Task description: Extract the lines that hold the string "before".

Material provided:
════════════════

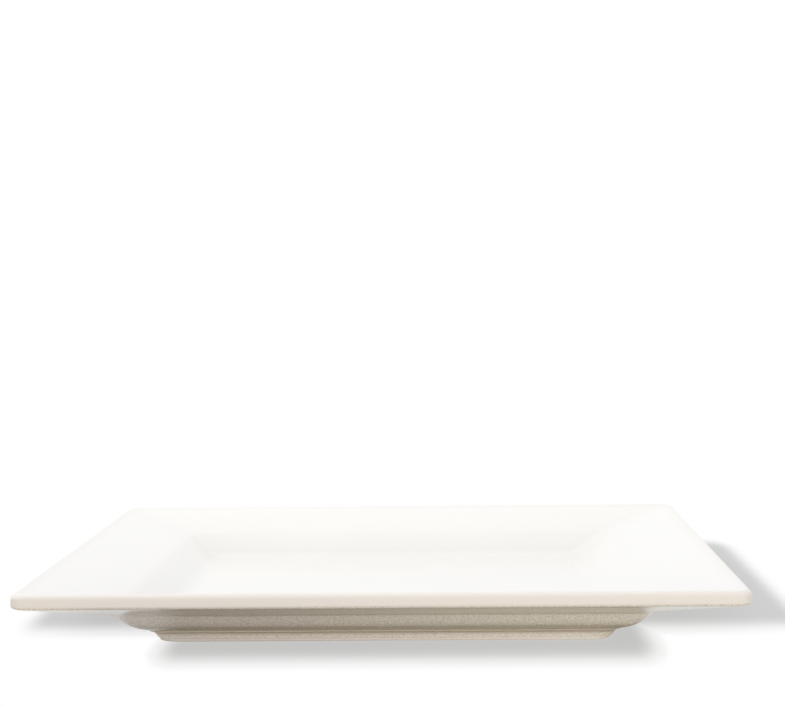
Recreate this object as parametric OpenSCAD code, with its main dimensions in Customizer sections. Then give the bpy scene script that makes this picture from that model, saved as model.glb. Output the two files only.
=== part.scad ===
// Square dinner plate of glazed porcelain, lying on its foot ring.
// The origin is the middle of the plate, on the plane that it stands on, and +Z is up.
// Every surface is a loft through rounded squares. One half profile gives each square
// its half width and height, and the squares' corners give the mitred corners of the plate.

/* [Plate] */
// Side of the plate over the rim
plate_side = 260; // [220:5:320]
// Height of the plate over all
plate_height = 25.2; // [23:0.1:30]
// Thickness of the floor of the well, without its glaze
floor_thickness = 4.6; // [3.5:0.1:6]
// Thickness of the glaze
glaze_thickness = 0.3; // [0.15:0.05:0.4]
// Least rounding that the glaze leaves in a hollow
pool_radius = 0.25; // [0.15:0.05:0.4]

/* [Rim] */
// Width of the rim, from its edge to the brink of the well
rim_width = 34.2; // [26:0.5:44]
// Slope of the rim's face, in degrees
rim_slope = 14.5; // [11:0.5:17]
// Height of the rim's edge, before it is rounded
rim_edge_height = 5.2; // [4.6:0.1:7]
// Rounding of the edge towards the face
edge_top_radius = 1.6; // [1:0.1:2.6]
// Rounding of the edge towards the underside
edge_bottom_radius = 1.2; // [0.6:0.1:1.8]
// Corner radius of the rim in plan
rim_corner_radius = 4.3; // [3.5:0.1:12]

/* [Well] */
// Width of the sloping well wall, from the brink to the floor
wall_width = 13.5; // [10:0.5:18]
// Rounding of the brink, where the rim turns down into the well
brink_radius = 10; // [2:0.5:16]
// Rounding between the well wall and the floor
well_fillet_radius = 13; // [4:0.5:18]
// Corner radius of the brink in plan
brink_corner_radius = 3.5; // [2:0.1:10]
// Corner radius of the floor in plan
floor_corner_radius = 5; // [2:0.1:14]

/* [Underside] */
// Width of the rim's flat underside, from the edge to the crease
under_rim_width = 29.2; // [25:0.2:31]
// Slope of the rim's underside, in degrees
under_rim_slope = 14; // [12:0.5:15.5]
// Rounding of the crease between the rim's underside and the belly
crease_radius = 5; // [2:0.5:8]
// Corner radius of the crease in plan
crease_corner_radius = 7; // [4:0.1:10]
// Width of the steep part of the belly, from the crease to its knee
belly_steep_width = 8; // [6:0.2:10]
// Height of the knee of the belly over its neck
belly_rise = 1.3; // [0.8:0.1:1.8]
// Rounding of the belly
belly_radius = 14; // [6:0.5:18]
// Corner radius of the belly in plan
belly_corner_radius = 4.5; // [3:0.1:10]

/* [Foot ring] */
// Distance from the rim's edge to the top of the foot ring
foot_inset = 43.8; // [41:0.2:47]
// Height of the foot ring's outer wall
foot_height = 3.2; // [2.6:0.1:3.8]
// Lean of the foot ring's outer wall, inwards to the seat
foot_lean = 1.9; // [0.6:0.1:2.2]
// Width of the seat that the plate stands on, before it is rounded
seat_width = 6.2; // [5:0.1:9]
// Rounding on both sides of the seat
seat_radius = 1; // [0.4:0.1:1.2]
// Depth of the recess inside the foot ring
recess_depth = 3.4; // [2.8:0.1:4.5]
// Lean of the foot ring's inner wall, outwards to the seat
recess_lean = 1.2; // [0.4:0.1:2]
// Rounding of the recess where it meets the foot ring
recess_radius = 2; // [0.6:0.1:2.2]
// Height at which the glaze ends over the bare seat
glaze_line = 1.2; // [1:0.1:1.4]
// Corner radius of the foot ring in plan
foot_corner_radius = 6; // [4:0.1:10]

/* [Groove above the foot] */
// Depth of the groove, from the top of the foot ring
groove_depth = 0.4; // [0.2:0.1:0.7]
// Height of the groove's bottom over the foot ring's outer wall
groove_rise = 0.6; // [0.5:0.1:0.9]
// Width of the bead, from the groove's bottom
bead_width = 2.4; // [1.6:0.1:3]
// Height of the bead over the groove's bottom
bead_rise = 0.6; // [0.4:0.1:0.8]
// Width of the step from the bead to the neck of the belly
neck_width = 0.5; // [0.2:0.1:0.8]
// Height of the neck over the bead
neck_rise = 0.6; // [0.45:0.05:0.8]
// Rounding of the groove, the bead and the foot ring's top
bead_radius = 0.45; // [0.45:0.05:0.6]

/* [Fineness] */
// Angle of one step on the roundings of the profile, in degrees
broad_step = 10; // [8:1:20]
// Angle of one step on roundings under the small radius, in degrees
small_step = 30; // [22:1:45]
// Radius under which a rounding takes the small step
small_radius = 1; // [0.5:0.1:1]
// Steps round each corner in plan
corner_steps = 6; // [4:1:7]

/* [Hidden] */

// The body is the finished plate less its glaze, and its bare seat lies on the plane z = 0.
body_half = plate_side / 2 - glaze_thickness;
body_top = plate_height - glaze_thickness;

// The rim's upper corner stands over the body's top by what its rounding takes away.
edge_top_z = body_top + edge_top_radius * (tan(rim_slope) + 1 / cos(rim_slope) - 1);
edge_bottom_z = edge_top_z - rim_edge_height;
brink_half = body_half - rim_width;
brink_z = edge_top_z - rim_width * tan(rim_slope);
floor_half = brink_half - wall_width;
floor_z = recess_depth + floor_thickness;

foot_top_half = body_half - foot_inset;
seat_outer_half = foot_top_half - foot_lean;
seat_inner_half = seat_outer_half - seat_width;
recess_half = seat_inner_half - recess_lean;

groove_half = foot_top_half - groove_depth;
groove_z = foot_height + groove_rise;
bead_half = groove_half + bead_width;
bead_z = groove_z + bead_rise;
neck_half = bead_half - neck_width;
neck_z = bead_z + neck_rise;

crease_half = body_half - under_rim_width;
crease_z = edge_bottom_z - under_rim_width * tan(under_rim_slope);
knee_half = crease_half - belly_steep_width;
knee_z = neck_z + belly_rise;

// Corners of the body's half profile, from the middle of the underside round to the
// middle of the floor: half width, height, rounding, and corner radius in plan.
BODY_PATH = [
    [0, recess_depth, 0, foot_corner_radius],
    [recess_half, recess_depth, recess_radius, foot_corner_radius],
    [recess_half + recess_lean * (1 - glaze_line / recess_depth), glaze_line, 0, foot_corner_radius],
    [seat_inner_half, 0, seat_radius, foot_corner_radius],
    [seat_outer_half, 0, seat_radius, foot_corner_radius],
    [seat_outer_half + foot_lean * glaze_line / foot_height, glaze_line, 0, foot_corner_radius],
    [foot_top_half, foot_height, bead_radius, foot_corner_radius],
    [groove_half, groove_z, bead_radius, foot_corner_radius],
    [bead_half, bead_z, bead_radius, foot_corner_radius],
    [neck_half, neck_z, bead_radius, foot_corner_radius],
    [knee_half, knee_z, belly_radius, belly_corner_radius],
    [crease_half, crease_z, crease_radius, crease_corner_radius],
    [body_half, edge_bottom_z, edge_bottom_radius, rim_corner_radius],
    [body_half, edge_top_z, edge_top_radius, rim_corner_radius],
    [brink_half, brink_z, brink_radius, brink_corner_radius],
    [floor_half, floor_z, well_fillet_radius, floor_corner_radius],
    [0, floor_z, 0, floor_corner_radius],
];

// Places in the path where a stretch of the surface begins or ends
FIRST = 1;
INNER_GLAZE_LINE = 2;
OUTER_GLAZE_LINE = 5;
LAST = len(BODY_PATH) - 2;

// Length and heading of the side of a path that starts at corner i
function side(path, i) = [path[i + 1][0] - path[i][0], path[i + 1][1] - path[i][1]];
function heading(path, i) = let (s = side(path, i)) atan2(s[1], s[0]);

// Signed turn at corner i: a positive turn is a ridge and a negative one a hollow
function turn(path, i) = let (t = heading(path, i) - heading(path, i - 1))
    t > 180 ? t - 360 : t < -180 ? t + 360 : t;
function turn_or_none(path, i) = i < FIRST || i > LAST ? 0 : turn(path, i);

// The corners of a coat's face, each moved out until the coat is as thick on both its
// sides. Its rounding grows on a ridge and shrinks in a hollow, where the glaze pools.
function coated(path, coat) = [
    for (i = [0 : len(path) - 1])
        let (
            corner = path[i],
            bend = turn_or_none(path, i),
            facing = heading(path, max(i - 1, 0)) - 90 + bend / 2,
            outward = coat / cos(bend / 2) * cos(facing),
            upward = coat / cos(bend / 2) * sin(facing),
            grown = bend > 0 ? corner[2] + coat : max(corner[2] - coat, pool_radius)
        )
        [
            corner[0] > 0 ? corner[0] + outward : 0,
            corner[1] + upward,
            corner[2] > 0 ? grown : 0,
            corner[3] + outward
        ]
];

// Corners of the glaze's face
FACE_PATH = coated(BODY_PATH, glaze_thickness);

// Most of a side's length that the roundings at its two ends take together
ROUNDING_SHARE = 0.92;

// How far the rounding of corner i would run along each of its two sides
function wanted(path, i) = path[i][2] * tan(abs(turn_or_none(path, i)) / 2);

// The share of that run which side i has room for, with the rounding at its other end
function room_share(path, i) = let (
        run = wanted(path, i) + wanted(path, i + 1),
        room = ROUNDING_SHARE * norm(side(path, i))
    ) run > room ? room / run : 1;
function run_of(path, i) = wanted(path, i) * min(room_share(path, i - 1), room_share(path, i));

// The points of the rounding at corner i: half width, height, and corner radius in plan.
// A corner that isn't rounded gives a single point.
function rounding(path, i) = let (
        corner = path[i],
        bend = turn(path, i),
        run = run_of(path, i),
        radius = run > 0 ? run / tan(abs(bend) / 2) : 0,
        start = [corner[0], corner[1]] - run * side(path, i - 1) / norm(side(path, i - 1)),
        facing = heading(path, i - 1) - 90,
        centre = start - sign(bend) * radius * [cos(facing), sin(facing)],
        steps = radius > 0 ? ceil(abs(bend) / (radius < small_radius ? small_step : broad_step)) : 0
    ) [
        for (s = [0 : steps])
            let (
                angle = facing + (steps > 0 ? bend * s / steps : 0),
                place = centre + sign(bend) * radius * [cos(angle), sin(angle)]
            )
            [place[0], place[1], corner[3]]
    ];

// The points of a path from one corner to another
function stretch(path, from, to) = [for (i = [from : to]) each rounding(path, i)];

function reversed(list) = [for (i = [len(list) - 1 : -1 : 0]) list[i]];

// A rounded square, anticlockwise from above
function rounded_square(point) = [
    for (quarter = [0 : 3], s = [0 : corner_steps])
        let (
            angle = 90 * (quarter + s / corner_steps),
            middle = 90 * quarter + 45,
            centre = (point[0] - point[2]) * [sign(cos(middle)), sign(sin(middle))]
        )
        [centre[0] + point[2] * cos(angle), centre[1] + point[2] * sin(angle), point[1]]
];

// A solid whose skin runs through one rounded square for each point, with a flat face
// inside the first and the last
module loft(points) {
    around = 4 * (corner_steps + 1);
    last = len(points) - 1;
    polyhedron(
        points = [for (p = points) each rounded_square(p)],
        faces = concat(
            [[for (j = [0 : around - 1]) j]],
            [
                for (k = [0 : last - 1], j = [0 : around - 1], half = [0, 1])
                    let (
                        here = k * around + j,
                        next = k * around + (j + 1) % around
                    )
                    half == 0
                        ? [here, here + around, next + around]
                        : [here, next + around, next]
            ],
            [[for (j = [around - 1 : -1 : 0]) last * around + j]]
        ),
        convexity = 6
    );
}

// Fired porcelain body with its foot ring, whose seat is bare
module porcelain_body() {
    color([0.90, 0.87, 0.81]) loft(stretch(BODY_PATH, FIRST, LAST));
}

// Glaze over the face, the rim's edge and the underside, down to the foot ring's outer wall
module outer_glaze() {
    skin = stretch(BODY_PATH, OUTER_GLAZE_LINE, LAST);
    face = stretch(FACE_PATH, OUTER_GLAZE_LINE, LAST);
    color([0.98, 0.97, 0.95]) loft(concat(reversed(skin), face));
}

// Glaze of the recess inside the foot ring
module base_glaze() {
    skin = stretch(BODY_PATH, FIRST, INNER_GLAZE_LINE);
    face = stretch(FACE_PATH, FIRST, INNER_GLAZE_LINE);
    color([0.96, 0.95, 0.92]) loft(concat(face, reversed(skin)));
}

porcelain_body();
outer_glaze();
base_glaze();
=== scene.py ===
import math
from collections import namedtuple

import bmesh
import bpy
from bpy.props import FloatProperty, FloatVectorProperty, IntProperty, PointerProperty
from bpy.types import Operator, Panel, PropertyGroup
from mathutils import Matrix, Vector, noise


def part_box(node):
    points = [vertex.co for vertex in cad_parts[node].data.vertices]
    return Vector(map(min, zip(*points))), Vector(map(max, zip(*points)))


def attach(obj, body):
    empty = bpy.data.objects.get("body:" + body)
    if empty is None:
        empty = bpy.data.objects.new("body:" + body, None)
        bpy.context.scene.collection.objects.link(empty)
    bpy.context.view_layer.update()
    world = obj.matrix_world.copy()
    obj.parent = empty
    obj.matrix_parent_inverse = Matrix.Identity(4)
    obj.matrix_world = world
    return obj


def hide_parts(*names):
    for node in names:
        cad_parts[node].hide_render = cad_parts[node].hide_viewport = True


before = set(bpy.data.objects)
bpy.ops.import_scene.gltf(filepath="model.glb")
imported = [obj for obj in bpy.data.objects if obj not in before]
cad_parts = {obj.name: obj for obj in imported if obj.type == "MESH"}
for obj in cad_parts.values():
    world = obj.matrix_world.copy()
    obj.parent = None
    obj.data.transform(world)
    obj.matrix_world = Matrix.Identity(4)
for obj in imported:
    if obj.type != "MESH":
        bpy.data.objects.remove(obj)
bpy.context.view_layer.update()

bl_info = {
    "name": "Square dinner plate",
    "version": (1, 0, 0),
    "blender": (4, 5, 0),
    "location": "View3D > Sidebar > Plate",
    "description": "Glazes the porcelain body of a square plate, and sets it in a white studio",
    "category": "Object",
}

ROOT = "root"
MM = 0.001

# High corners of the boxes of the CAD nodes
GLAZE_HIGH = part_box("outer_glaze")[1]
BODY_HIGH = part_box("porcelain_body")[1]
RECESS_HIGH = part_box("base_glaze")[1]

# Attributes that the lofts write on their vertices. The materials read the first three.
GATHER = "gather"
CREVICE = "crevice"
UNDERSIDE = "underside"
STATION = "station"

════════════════

The output:
// Height of the rim's edge, before it is rounded
// Width of the seat that the plate stands on, before it is rounded
before = set(bpy.data.objects)
imported = [obj for obj in bpy.data.objects if obj not in before]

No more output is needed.